Japan has ordered most of the nation’s regional utilities to send spare power supplies to the Tokyo area, according to a statement from the grid coordinator. Tepco was scheduled to receive nearly a gigawatt of capacity through midnight. The grid coordinator also ordered power sharing for Tohoku Electric Power, which services the area next to Tokyo and is facing a similar power crunch. Tohoku Electric expects to see power reserves drop to as low as 1%, and has also asked its users to conserve power.

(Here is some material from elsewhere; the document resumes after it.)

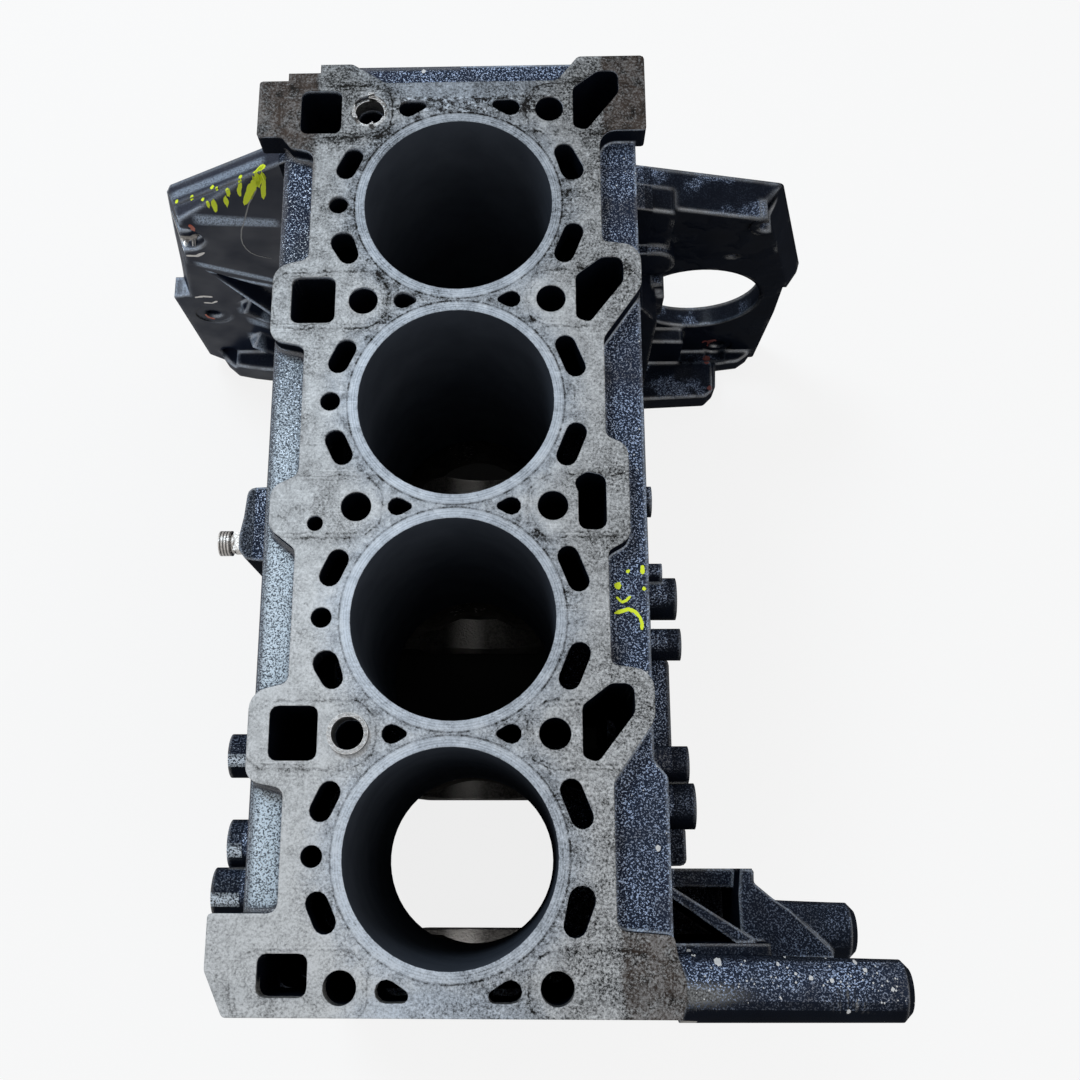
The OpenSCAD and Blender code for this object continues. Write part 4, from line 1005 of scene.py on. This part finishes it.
# %% The sky and the lamps
# Name, place in metres, size, power and colour of each lamp
LAMPS = (("overhead softbox", (-0.50, 0.72, 1.45), 0.42, 10.0, (0.76, 0.89, 1.0)),
         ("side softbox", (0.9, -0.5, 1.2), 0.7, 1.5, (1.0, 0.97, 0.93)))
LIT_POINT, SKY_LIGHT = (0, 0, 0.1), 0.5
sky = bpy.data.worlds.new("studio")
scene.world = sky
sky.use_nodes = True
tree = sky.node_tree
tree.nodes.clear()
rays = tree.nodes.new("ShaderNodeLightPath").outputs
seen = either(tree, rays["Is Camera Ray"], rays["Is Glossy Ray"], rays["Is Transmission Ray"])
strength = scaled(tree, seen, 1.0 - SKY_LIGHT, SKY_LIGHT)
background = add(tree, "ShaderNodeBackground", grey(1.0), strength)
tree.links.new(background, tree.nodes.new("ShaderNodeOutputWorld").inputs[0])

for name, spot, size, power, colour in LAMPS:
    lamp = bpy.data.lights.new(name, "AREA")
    lamp.size, lamp.energy, lamp.color = size, power, colour
    holder = bpy.data.objects.new(name, lamp)
    holder.location = spot
    aim = Vector(LIT_POINT) - Vector(spot)
    holder.rotation_euler = aim.to_track_quat("-Z", "Y").to_euler()
    scene.collection.objects.link(holder)
    print("lamp:", name, power, "W")

# %% [markdown]
# The camera
# The place and the tilt of the camera were solved from the photograph, from the four round
# bores and the ten bolt holes, whose true sizes the drawing gives. The shift stands for the
# crop of the photograph. The camera hangs half a metre above the deck, a little to the
# front, and looks down and slightly backwards.

# %% The camera of the photograph
LENS, SHIFT_X, SHIFT_Y = 40.3646, 0.03635, -0.001452
CAMERA_SPOT = (0.03476885, -0.15259512, 0.76462806)
RIGHT, UP, BACK = ((0.9996012, 0.0019739, -0.0281691), (0.0055136, 0.9647114, 0.2632520),
                   (0.0276947, -0.2633023, 0.9643158))
view = bpy.data.cameras.new("camera")
view.sensor_width = 36.0
view.lens = LENS
view.shift_x, view.shift_y = SHIFT_X, SHIFT_Y
view.clip_start = 0.02
camera = bpy.data.objects.new("camera", view)
turn = Matrix((RIGHT, UP, BACK)).transposed().to_4x4()
camera.matrix_world = Matrix.Translation(CAMERA_SPOT) @ turn
scene.collection.objects.link(camera)
scene.camera = camera
print("camera at", [round(v, 3) for v in camera.location])

# %% [markdown]
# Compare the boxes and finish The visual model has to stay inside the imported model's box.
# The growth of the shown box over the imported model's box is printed.

# %% Print how far the box grew
shown_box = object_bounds()
growth = (shown_box[1] - shown_box[0]) - (cad_box[1] - cad_box[0])
print("box grew by", [round(v * 1000, 3) for v in growth], "mm")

In total, Japan’s electricity network coordinator ordered 7 utilities including Chubu Elec. and Kansai Electric to supply Tepco with energy amid a crunch today; as a result the utility will receive up to 1.42m kw to help avoid a shortage, with the following utilities set to provide power:
- Tohoku from 7am to 4pm, up to 817,800kw
- Chubu 7am to 4pm, 300,000kw
- Hokuriku 7am to 4pm up to 300,000kw
- Kansai 7am to 4pm up to 221,000kw
- Chugoku 8am to 12:00pm up to 100,000kw
- Shikoku 8:30am to 10am up to 100,000 kw
A spokesman for JFE Holdings’s steel-making unit said that the company has been asked by Tepco to conserve electricity and increase output from its own power generation facilities in Chiba and Kanagawa prefectures. The company has not been asked to reduce production and will maintain operations and delivery, the spokesperson said. Tepco has also asked Nippon Steel Corp. to boost output at its own power generation facilities, some of which are now operating at full capacity, a spokesperson for the steel producer said.
Japan’s tech giants such as Softbank and Rakuten Group, are reducing power consumption but don’t see an immediate impact on their business. A spokesperson for the Tokyo Stock Exchange said that the bourse isn’t experiencing any issues at the moment from the power crunch, and is well-prepared for any incidents.
While Japan is hopeful that the power shortage will be resolved soon, thermal power plants in Japan that have been halted following last week’s strong earthquake could take as long as a few weeks to a few months to restore, Kyodo reported, citing industry minister Koichi Hagiuda speaking in parliament.